Asset quality uncertainty remains a key challenge not only for banks but also for non-banking financial companies (NBFCs). The regulator published the report on Friday last week after market hours.

Prakash Agarwal, head-financial sector ratings at India Ratings, said: “The RBI’s bad loan indications are in-line with our NPA estimates of around 5.5 per cent incremental NPAs in FY21 due to the pandemic.” Though the moratorium from March to August has masked banks’ overall slippages, the actual asset quality will be known from September onwards, especially in the December and March quarters, he added.

 

 
According to the FSR, almost half the system’s (NBFCs and banks) loans had availed the moratorium as of April 2020. Though the recent moratorium data, after June 2020 quarter results, from banks and NBFCs shows easing of the moratorium book, it offers little comfort. 

Mona Khetan, analyst at Dolat Capital, said: “Lower moratorium does not necessarily mean banks’ or lenders’ portfolio stress has come down to some extent.” In fact, according to Kotak Institutional Equity, “It would be imperative to highlight that the definition of loans under moratorium is non-standardised across the industry.” This further supports the point of lack of clarity of asset quality stress.

Stress is expected to be higher from sectors, such as tourism and hospitality, construction, and real estate — the three sectors identified as the worst-hit by the pandemic. 
Notably, 60-65 per cent of loans to MSMEs struggling under the current situation were under the moratorium, as of April 2020. However, Khetan said: “Though specific sectoral concentrations (MSME, commercial vehicles, real estate) would impact asset quality, underlying risk management practices would hold a higher relevance in tiding through the current situation.” Thus, FY21 would show the robustness of the risk management system.

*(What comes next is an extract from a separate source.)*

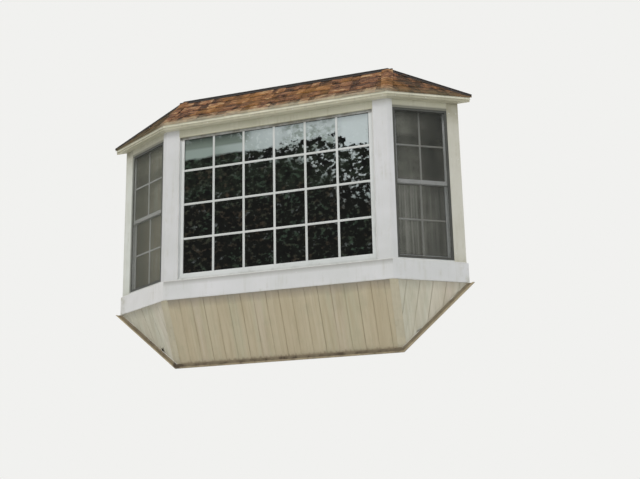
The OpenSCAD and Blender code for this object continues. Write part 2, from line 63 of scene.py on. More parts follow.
def onSide(hand, q, d, z):
    # hand 0 is the front, 1 the right flank, -1 the left: q runs along the side, d inward, z up
    # flank: x = hand (frontHalf + q cos a - d sin a), y = -projection + q sin a + d cos a
    q, d, z = np.broadcast_arrays(q, d, z)
    if hand == 0:
        return np.stack([q, d - bay["projection"], z], -1)
    x = bay["frontHalf"] + q * cosT - d * sinT
    return np.stack([hand * x, q * sinT + d * cosT - bay["projection"], z], -1)


def planLimits(hand, d, corner, top):
    # least and greatest q at depth d: the hip line from corner to top in plan, and the wall y = 0
    # front: x = corner x + (y - corner y) (top x - corner x) / (top y - corner y)
    if hand == 0:
        run = (d - bay["projection"] - corner[1]) / (top[1] - corner[1])
        x = corner[0] + run * (top[0] - corner[0])
        return -x, x
    ends = [((x - bay["frontHalf"]) * cosT + (y + bay["projection"]) * sinT,
             -(x - bay["frontHalf"]) * sinT + (y + bay["projection"]) * cosT) for x, y in (corner, top)]
    (q0, d0), (q1, d1) = ends
    return q0 + (d - d0) * (q1 - q0) / (d1 - d0), (bay["projection"] - d * cosT) / sinT


def cellCorners(grid):
    # the four point numbers round every cell of a grid of points (u, v, xyz)
    nu, nv = grid.shape[:2]
    ids = np.arange(nu * nv).reshape(nu, nv)
    return ids[:-1, :-1], ids[1:, :-1], ids[1:, 1:], ids[:-1, 1:]


def openSheet(grid, flip=False):
    faces = np.stack(cellCorners(grid), -1).reshape(-1, 4)
    return grid.reshape(-1, 3), (faces[:, ::-1] if flip else faces)


def closedSheet(front, back, keep, flip=False):
    # front and back are two such grids; keep marks the cells that stay
    # faces = kept cells of both grids, and a rim quad wherever a kept cell has no kept neighbour
    a, b, c, d = cellCorners(front)
    size = front[..., 0].size
    ring = np.pad(keep, 1)
    rims = []
    for p, q, beside in ((a, b, ring[1:-1, :-2]), (b, c, ring[2:, 1:-1]),
                         (c, d, ring[1:-1, 2:]), (d, a, ring[:-2, 1:-1])):
        edge = keep & ~beside
        rims.append(np.stack([q[edge], p[edge], p[edge] + size, q[edge] + size], 1))
    faces = np.concatenate([np.stack([a, b, c, d], -1)[keep],
                            np.stack([a, d, c, b], -1)[keep] + size] + rims)
    points = np.concatenate([front.reshape(-1, 3), back.reshape(-1, 3)])
    used, faces = np.unique(faces, return_inverse=True)
    faces = faces.reshape(-1, 4)
    return points[used], (faces[:, ::-1] if flip else faces), used % size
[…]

Agrawal said while there are near-term challenges, “we believe banks have satisfactory solvency position”. Some experts see a pick-up in credit growth. According to Dhananjay Sinha, director and head of institutional research at Systematix group, “Some indicators, such as currency holding, rising power consumption, and government spending do suggest that credit growth will pick up hereon.” 

Investors have been advised to stick to quality and top names. Some experts hinted that from a medium-term perspective, some banks are available with attractive valuations. HDFC Bank and ICICI Bank are some analysts’ top picks in the banking space.